Happy Birthday Love

Love,

Today would have been a day where the house would be full of balloons, toys, books, party hats, and so much more. Instead, I'm throwing a party in my heart. This would have marked 365 of being on this earth. Spending time with your family, you discovering the world, and of course getting lots of hugs and kisses from me. Instead of all those prayers coming to light, I talked to you, hug you, and kiss you in my heart. No matter what I have chosen to do weather through a purchase, art work, letters, candle making, or blogs written does not fill the hole I have in my heart. For I carried you within in me. I felt the love you had for me and you felt the same. There is no other feeling on this planet that could compare to the feelings I have for you. So many want me to move on and to only remember you in my mind. However, those who really know me knows how outspoken I am. Your name will always be spoken, your life will always be remembered. I speak for those that deal with this alone and in the dark. That silent ache and pain that never goes away no matter what you do or accomplish in your life. Everyday I think of you love. I think of what could have been, should have been, and what is to come. God never makes mistakes and your short time with me was a pillar of hope. I hold on to that hope today love. That hope that one day I will see you again, hold you tight, and kiss those beautiful cheeks.

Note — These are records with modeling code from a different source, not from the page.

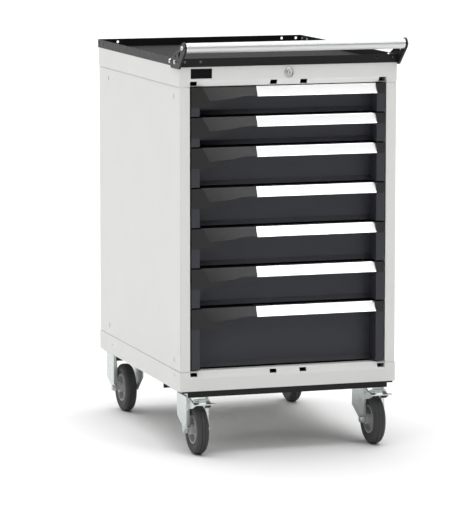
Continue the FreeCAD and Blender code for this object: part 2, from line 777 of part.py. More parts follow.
def bracket():
    """Right handle bracket: eye round the tube, sloping arms, window and rounded foot."""
    x = TRAY_HALF
    eye = Vector(x, TUBE_Y, TUBE_Z)
    foot = TOP_Z - BRACKET_DROP
    rear_top = Vector(x, BRACKET_REAR, TOP_Z + BRACKET_REAR_RISE)
    front_foot = Vector(x, BRACKET_FRONT_FOOT, foot)
    start = tangent_point(eye, BRACKET_EYE_R, front_foot, -1)
    finish = tangent_point(eye, BRACKET_EYE_R, rear_top, 1)
    far = eye + Vector(0, -BRACKET_EYE_R * math.sin(math.radians(55)),
                       BRACKET_EYE_R * math.cos(math.radians(55)))
    corner = BRACKET_CORNER_R
    low = Vector(x, BRACKET_REAR - corner, foot)
    mid = Vector(x, BRACKET_REAR - corner + corner * math.sin(math.pi / 4),
                 foot + corner - corner * math.cos(math.pi / 4))
    high = Vector(x, BRACKET_REAR, foot + corner)
    edges = [
        Part.makeLine(front_foot, start),
        Part.Arc(start, far, finish).toShape(),
        Part.makeLine(finish, rear_top),
        Part.makeLine(rear_top, high),
        Part.Arc(high, mid, low).toShape(),
        Part.makeLine(low, front_foot),
    ]
    plate = Part.Face(Part.Wire(edges)).extrude(Vector(BRACKET_T, 0, 0))
    window = along_x([(y, TOP_Z + z) for y, z in WINDOW], x - 1, x + BRACKET_T + 1)
    upright_edges = [edge for edge in window.Edges
                     if abs(edge.tangentAt(edge.FirstParameter).x) > 0.99]
    window = window.makeFillet(WINDOW_R, upright_edges)
    hole_y, hole_z = BRACKET_HOLE
    holes = [window]
    holes.append(rod(BRACKET_HOLE_R, (x - 1, hole_y, TOP_Z + hole_z),
                     (x + BRACKET_T + 1, hole_y, TOP_Z + hole_z)))
    for y, z in bracket_bolts():
        holes.append(rod(TRAY_HOLE_R, (x - 1, y, z), (x + BRACKET_T + 1, y, z)))
    return plate.cut(Part.makeCompound(holes))


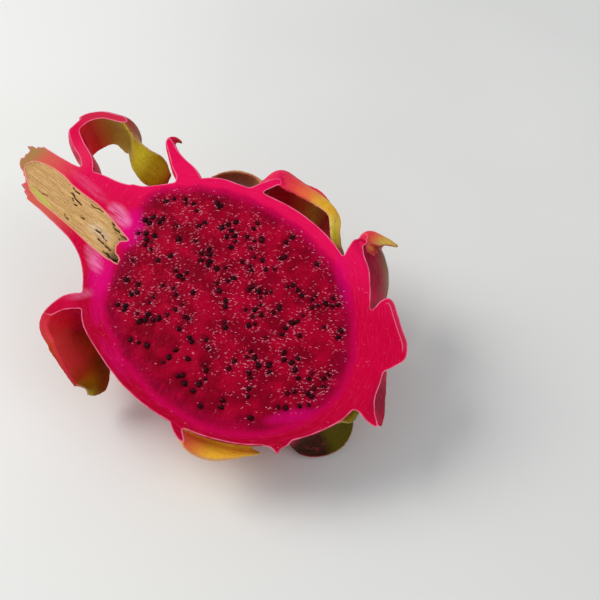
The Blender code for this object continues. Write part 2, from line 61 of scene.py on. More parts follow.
LOG = logging.getLogger("dragon_fruit")

Array = np.ndarray
Item = bpy.types.Object
Mesh = bpy.types.Mesh
Material = bpy.types.Material
Nodes = bpy.types.NodeTree
Rows = Sequence[Sequence[float]]
Pair = tuple[float, float]
Triple = tuple[float, float, float]
Colour = Triple


class Wave(Enum):
    """How the margin of a scale runs."""

    PLAIN = 0.0
    GENTLE = 0.45


class Face(Enum):
    """Kinds of surface on the rind, in the order of its materials."""

    SKIN = 0
    CUT = 1


def srgb(red: int, green: int, blue: int) -> Colour:
    """Linear colour of an 8-bit display colour.

    Args:
        red: Red, from 0 to 255.
        green: Green.
        blue: Blue.

    Returns:
        The colour.
    """
    values = []
    for level in (red, green, blue):
        part = level / 255
        values.append(part / 12.92 if part <= 0.04045 else ((part + 0.055) / 1.055) ** 2.4)
    return values[0], values[1], values[2]


class Hue(Enum):
    """Colours that the scales take on."""

    PINK = srgb(228, 8, 78)
    CRIMSON = srgb(206, 8, 56)
    SCARLET = srgb(232, 20, 44)
    RED = srgb(176, 8, 24)
    # dark red of a scale's inner face deep in a gap: painted shade over its red
    DARK_RED = srgb(124, 2, 8)
    BLOOD = srgb(204, 24, 6)
    PLUM = srgb(150, 5, 42)
    CORAL = srgb(238, 66, 64)
    DUSTY = srgb(184, 52, 58)
    RUST = srgb(194, 70, 22)
    ORANGE = srgb(244, 122, 64)
    AMBER = srgb(244, 184, 52)
    CREAM = srgb(208, 168, 74)
    STRAW = srgb(240, 216, 86)
    LIME = srgb(196, 178, 40)
    MOSS = srgb(154, 124, 8)
    OCHRE = srgb(184, 130, 12)
    OLIVE = srgb(88, 76, 6)
    BROWN = srgb(136, 70, 10)
    BARK = srgb(138, 96, 54)
    # near-black brown of the lower leaf's root half: a painted cast shadow
    UMBER = srgb(50, 24, 2)


def by_speed(full: float = 1.0) -> float:
    return full


def smooth_rows(rows: Array, places: Array) -> Array:
    """Read a table smoothly at places from 0 to 1.

    Args:
        rows: The table, one station a row.
        places: Where to read it, 0 at its first row and 1 at its last.

    Returns:
        One row for each place.
    """
    span = places * (len(rows) - 1)
    first = np.minimum(span.astype(int), len(rows) - 2)
    t = (span - first)[:, None]
    a, b, c, d = (rows[np.clip(first + k, 0, len(rows) - 1)] for k in (-1, 0, 1, 2))
    return b + 0.5 * t * (c - a + t * (2 * a - 5 * b + 4 * c - d + t * (3 * (b - c) + d - a)))


def smooth_step(low: float, high: float, value: Array) -> Array:
    """Rise smoothly from 0 at low to 1 at high."""
    t = np.clip((value - low) / (high - low), 0, 1)
    return t * t * (3 - 2 * t)


def unit(vectors: Array) -> Array:
    """Scale vectors to length 1."""
    return vectors / np.maximum(np.linalg.norm(vectors, axis=-1, keepdims=True), 1e-9)


def line_distance(points: Array, outline: Array, closed: bool = True) -> Array:
    """Distance of points to a line on the cut face.

    Args:
        points: Points, of which X and Y count.
        outline: Corners of the line.
        closed: Whether its last corner joins its first.

    Returns:
        One distance for each point.
    """
    ends = np.roll(outline, -1, axis=0) if closed else outline[1:]
    starts = outline if closed else outline[:-1]
    best = np.full(len(points), 1e9)
    flat = points[:, :2]
    for a, b in zip(starts[:, :2], ends[:, :2]):
        way = b - a
        t = np.clip(((flat - a) @ way) / max(way @ way, 1e-9), 0, 1)
        best = np.minimum(best, np.linalg.norm(flat - a - t[:, None] * way, axis=1))
    return best


def inside_outline(points: Array, outline: Array) -> Array:
    """Whether points lie inside a closed line on the cut face.

    Args:
        points: Points, of which X and Y count.
        outline: Corners of the line.

    Returns:
        True or false for each point.
    """
    x, y = points[:, 0], points[:, 1]
    inside = np.zeros(len(points), bool)
    for (ax, ay), (bx, by) in zip(outline[:, :2], np.roll(outline, -1, axis=0)[:, :2]):
        if ay == by:
            continue
        crosses = (ay > y) != (by > y)
        inside ^= crosses & (x < (bx - ax) * (y - ay) / (by - ay) + ax)
    return inside


@contextmanager
def editing(mesh: Mesh) -> Iterator[bmesh.types.BMesh]:
    """Open a mesh for editing and write it back."""
    bm = bmesh.new()
    bm.from_mesh(mesh)
    yield bm
    bm.to_mesh(mesh)
    bm.free()


def new_mesh(name: str, points: Array, faces: Iterable[Sequence[int]]) -> Mesh:
    """Make a mesh of points and faces, with its faces pointing outwards.

    Args:
        name: Name of the mesh.
        points: Points, one a row.
        faces: Point numbers of each face.

    Returns:
        The mesh.
    """
    mesh = bpy.data.meshes.new(name)
    mesh.from_pydata([tuple(p) for p in points], [], [tuple(f) for f in faces])
    with editing(mesh) as bm:
        bmesh.ops.recalc_face_normals(bm, faces=bm.faces)
    return mesh


def new_object(data: bpy.types.ID) -> Item:
    """Make an object of a mesh, curve, lamp or camera in the scene."""
    item = bpy.data.objects.new(data.name, data)
    bpy.context.scene.collection.objects.link(item)
    return item


def loft(rings: Array, offset: int = 0) -> tuple[Array, list[tuple[int, ...]]]:
    """Points and faces of a closed solid through rings of equal size.

    Args:
        rings: Points of each ring, ring by ring.
        offset: Number of the first point.

    Returns:
        The points, and the faces by point number.
    """
    count, size = rings.shape[:2]
    faces: list[tuple[int, ...]] = []
    for i in range(count - 1):
        for k in range(size):
            m = (k + 1) % size
            low, high = offset + i * size, offset + (i + 1) * size
            faces.append((low + k, low + m, high + m, high + k))
    faces.append(tuple(offset + k for k in range(size)))
    faces.append(tuple(offset + (count - 1) * size + k for k in range(size))[::-1])
    return rings.reshape(-1, 3), faces


def evaluated(item: Item) -> Mesh:
    """Plain mesh that an object shows."""
    bpy.context.view_layer.update()
    graph = bpy.context.evaluated_depsgraph_get()
    return bpy.data.meshes.new_from_object(item.evaluated_get(graph))


def applied(item: Item) -> Item:
    """Turn an object's modifiers into its plain mesh."""
    mesh = evaluated(item)
    item.modifiers.clear()
    item.data = mesh
    return item


def modify(item: Item, kind: str, **settings: Any) -> None:
    """Add a modifier and keep the mesh that it makes."""
    made = item.modifiers.new(kind, kind)
    for key, setting in settings.items():
        setattr(made, key, setting)
    applied(item)


def boolean(item: Item, other: Item, operation: str = "DIFFERENCE") -> None:
    """Cut an object with another, or keep what they share, and drop the other."""
    modify(item, "BOOLEAN", operation=operation, object=other, solver="MANIFOLD")
    bpy.data.objects.remove(other)


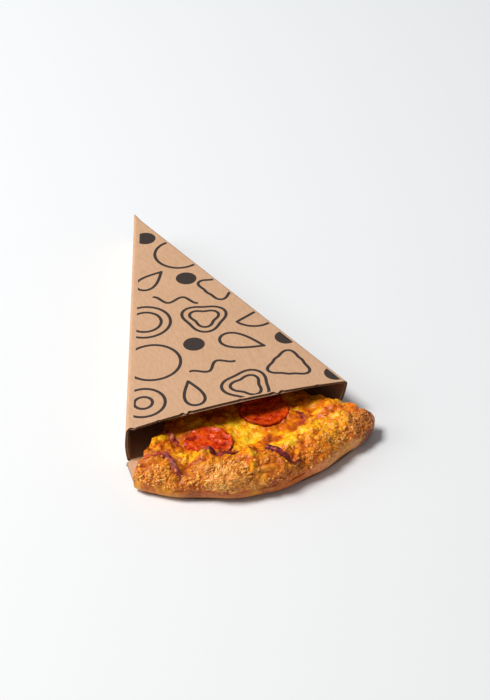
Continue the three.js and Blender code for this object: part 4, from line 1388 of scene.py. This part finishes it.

Today I celebrate you Leiani. I celebrate you by taken care of myself. By honoring the body that carried you and praising the father that made you. Your life wasn't a mistake no matter what ignorant, immature people have attempted to speak over me. I trust God's word for he said that ALL THINGS work for my good. And you my love, are apart of my all things. I love you with every fiber of my being. Tell your uncle not to spoil you to much today. I'll see you soon baby girl, just not yet.